The only difference between the geo_distance and geo_distance_range filters is that the latter has a doughnut shape and excludes documents within the central hole.

Instead of specifying a single distance from the center, you specify a minimum distance (with gt or gte) and maximum distance (with lt or lte), just like a range filter:

GET /attractions/restaurant/_search

{

"query": {

"filtered": {

"filter": {

"geo_distance_range": {

"gte": "1km", 1

"lt": "2km", 1

"location": {

"lat": 40.715,

"lon": -73.988

}

}

}

}

}

}

1

Matches locations that are at least 1km from the center, and less than 2km from the center.

Caching geo-filters

The results of geo-filters are not cached by default, for two reasons:

§ Geo-filters are usually used to find entities that are near to a user’s current location. The problem is that users move, and no two users are in exactly the same location. A cached filter would have little chance of being reused.

§ Filters are cached as bitsets that represent all documents in a segment. Imagine that our query excludes all documents but one in a particular segment. An uncached geo-filter just needs to check the one remaining document, but a cached geo-filter would need to check all of the documents in the segment.

That said, caching can be used to good effect with geo-filters. Imagine that your index contains restaurants from all over the United States. A user in New York is not interested in restaurants in San Francisco. We can treat New York as a hot spot and draw a big bounding box around the city and neighboring areas.
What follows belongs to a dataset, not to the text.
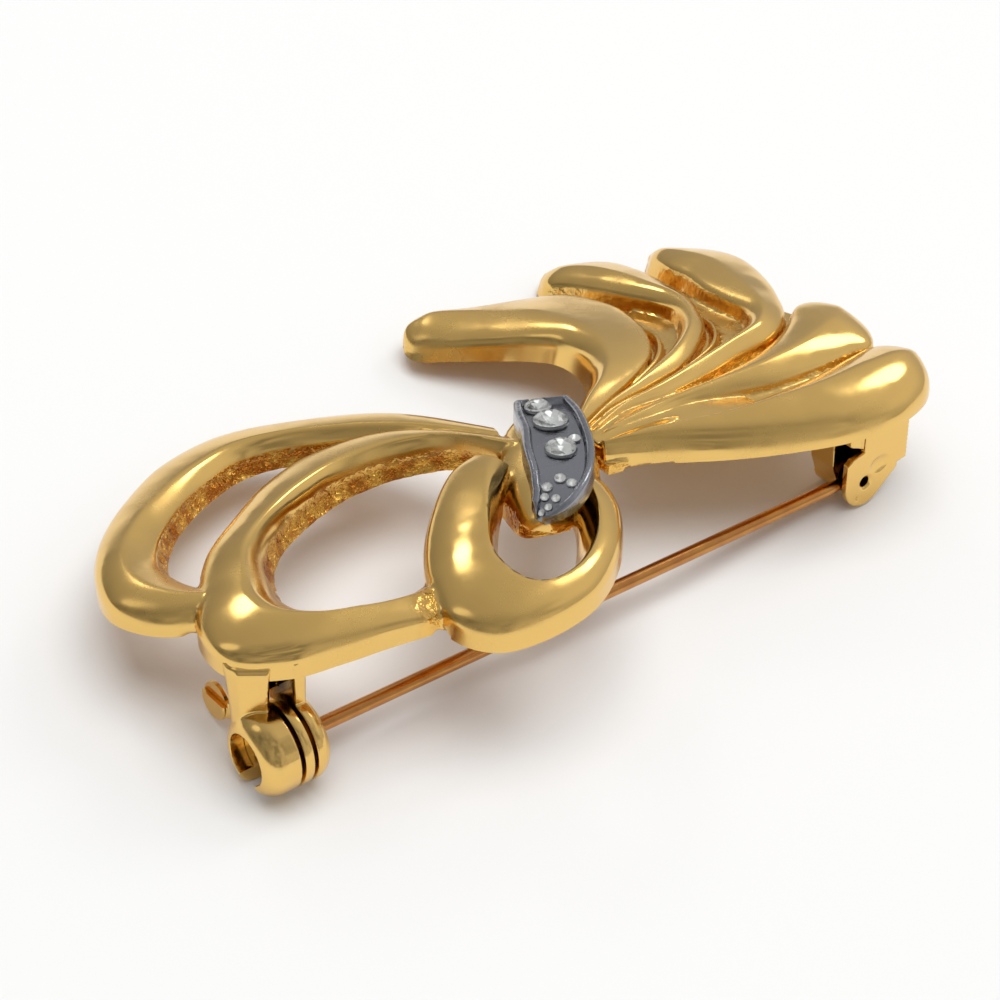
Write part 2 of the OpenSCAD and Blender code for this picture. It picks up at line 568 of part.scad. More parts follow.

This geo_bounding_box filter can be cached and reused whenever we have a user within the city limits of New York. It will exclude all restaurants from the rest of the country. We can then use an uncached, more specific geo_bounding_box or geo_distance filter to narrow the remaining results to those that are close to the user:

GET /attractions/restaurant/_search

{

"query": {

"filtered": {

"filter": {

"bool": {

"must": [

{

"geo_bounding_box": {

"type": "indexed",

"_cache": true, 1

"location": {

"top_left": {

"lat": 40,8,

"lon": -74.1

},

"bottom_right": {

"lat": 40.4,

"lon": -73.7

}

}

}

},

{

"geo_distance": { 2

"distance": "1km",

"location": {

"lat": 40.715,

"lon": -73.988

}

}

}

]

}

}

}

}

}

1

The cached bounding box filter reduces all results down to those in the greater New York area.

2

The more costly geo_distance filter narrows the results to those within 1km of the user.

Reducing Memory Usage

Each lat/lon pair requires 16 bytes of memory, memory that is in short supply. It needs this much memory in order to provide very accurate results. But as we have commented before, such exacting precision is seldom required.
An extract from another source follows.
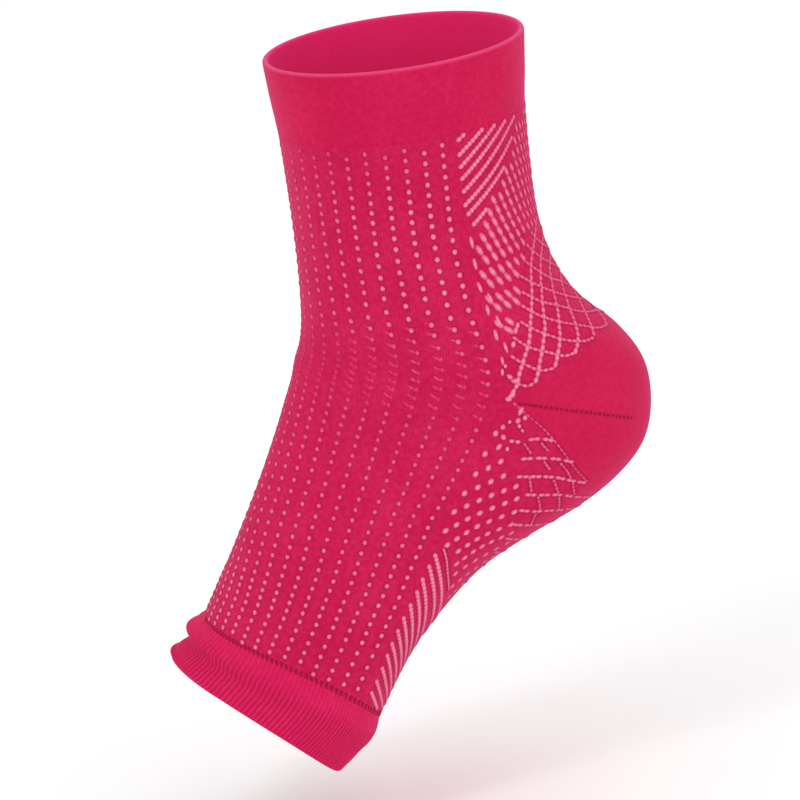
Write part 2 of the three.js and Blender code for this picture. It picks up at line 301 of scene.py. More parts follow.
def skin(place, angle):
    """Point of the outer skin: place counts sections from the cuff's rim, angle runs from the front."""
    place, angle = np.broadcast_arrays(np.asarray(place, float), np.asarray(angle, float))
    front_x, front_z, back_x, back_z, half, shift, lag, _ = np.moveaxis(smooth(place), -1, 0)
    half_x = (back_x - front_x) / 2
    half_z = (back_z - front_z) / 2
    depth = np.hypot(half_x, half_z)
    side = np.sin(angle) ** 2
    roll = roll_height(place, angle)
    reach = -np.cos(angle) + shift * side - np.cos(angle) * roll / depth
    x = (front_x + back_x) / 2 + half_x * reach - half_z / depth * lag * side
    y = half * np.sin(angle) * (1 + roll / half)
    z = (front_z + back_z) / 2 + half_z * reach + half_x / depth * lag * side
    return np.stack([x, y, z], -1)


def unit(vectors):
    return vectors / np.linalg.norm(vectors, axis=-1, keepdims=True)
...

You can reduce the amount of memory that is used by switching to a compressed fielddata format and by specifying how precise you need your geo-points to be. Even reducing precision to 1mm reduces memory usage by a third. A more realistic setting of 3m reduces usage by 62%, and 1kmsaves a massive 75%!

This setting can be changed on a live index with the update-mapping API:

POST /attractions/_mapping/restaurant

{

"location": {

"type": "geo_point",

"fielddata": {

"format": "compressed",

"precision": "1km" 1

}

}

}

1

Each lat/lon pair will require only 4 bytes, instead of 16.

Alternatively, you can avoid using memory for geo-points altogether, either by using the technique described in “Optimizing Bounding Boxes”, or by storing geo-points as doc values:

PUT /attractions

{

"mappings": {

"restaurant": {

"properties": {

"name": {

"type": "string"

},

"location": {

"type": "geo_point",

"doc_values": true 1

}

}

}

}

}

1

Geo-points will not be loaded into memory, but instead stored on disk.

Mapping a geo-point to use doc values can be done only when the field is first created. There is a small performance cost in using doc values instead of fielddata, but with memory in such short supply, it is often worth doing.

Sorting by Distance

Search results can be sorted by distance from a point:

TIP

While you can sort by distance, “Scoring by Distance” is usually a better solution.

GET /attractions/restaurant/_search

{

"query": {

"filtered": {

"filter": {

"geo_bounding_box": {

"type": "indexed",

"location": {

"top_left": {

"lat": 40,8,

"lon": -74.0

},

"bottom_right": {

"lat": 40.4,

"lon": -73.0

}

}

}

}

}

},

"sort": [

{

"_geo_distance": {

"location": { 1

"lat": 40.715,

"lon": -73.998

},

"order": "asc",

"unit": "km", 2

"distance_type": "plane" 3

}

}

]

}

1

Calculate the distance between the specified lat/lon point and the geo-point in the location field of each document.

2

Return the distance in km in the sort keys for each result.

3

Use the faster but less accurate plane calculation.

You may ask yourself: why do we specify the distance unit? For sorting, it doesn’t matter whether we compare distances in miles, kilometers, or light years. The reason is that the actual value used for sorting is returned with each result, in the sort element:

...

"hits": [

{

"_index": "attractions",

"_type": "restaurant",

"_id": "2",

"_score": null,

"_source": {

"name": "New Malaysia",

"location": {

"lat": 40.715,

"lon": -73.997

}

},

"sort": [

0.08425653647614346 1

]

},

...

1

This restaurant is 0.084km from the location we specified.

You can set the unit to return these values in whatever form makes sense for your application.

TIP

Geo-distance sorting can also handle multiple geo-points, both in the document and in the sort parameters. Use the sort_mode to specify whether it should use the min, max, or avg distance between each combination of locations. This can be used to return “friends nearest to my work and home locations.”

Scoring by Distance

It may be that distance is the only important factor in deciding the order in which results are returned, but more frequently we need to combine distance with other factors, such as full-text relevance, popularity, and price.

In these situations, we should reach for the function_score query that allows us to blend all of these factors into an overall score. See “The Closer, The Better” for an example that uses geo-distance to influence scoring.

The other drawback of sorting by distance is performance: the distance has to be calculated for all matching documents. The function_score query, on the other hand, can be executed during the rescore phase, limiting the number of calculations to just the top n results.